HEAT TRANSFER FROM AN ELECTRONIC MODULE PLACED DOWNSTREAM OF A FENCE

Abstract

The present work investigates experimentally the heat transfer and flow characteristics for an electronic module mounted on a simulated printed circuit board placed downstream of a fence on the bottom wall of a duct with an aspect ratio of 4. The module height (B) to channel height (H) ratio is fixed at B/H=0.317. Three different values for the fence height (b) and four values for the spacing between the fence and the module (S) were investigated in such a manner that the ratio b/B=1, 1.5 and 2, and the ratio S/B=1, 2, 3, and 4. Reynolds number, based on the streamwise length of the module (L), was ranged from 8000 to 40000. The results for the module without fence displayed some noticeable differences as compared to the smooth duct flow due to the existence of the separation-reattachment flow patterns. Secondary vortex tubes were existed at the module sides due to the presence of the fence and these vortices have significant effects on both the heat transfer and flow friction.
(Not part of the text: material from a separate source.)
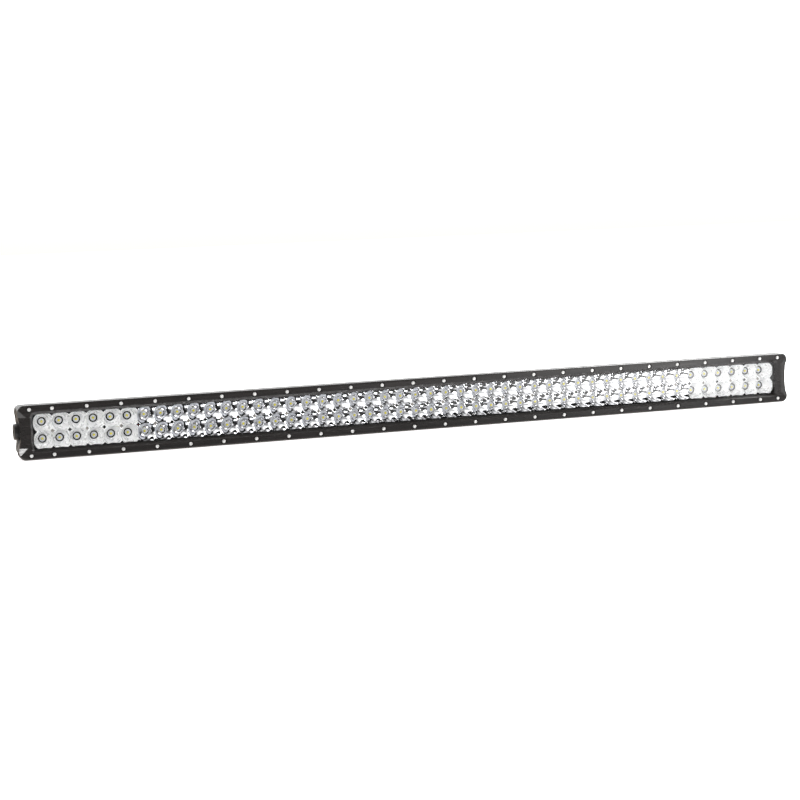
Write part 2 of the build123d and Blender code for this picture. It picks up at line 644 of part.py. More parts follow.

Both Nusselt number and Fanning friction factor are strongly dependent on Reynolds number while they are critically dependent on both the fence height and spacing. A maximum Nusselt number enhancement ratio (Nu/NuN_F) of about 1.94 was obtained corresponding to a friction factor ratio (F/FN_F) of about 6.62 at the condition (Re=8700, b/B=1 .5 and S/B=2). It was found that the fence with b/B=1 provides the best performance based on the criterion of equal mass flow rate. New correlations were obtained for the average Nusselt number and the Fanning friction factor utilizing the present measurements within the investigated range of the different parameters.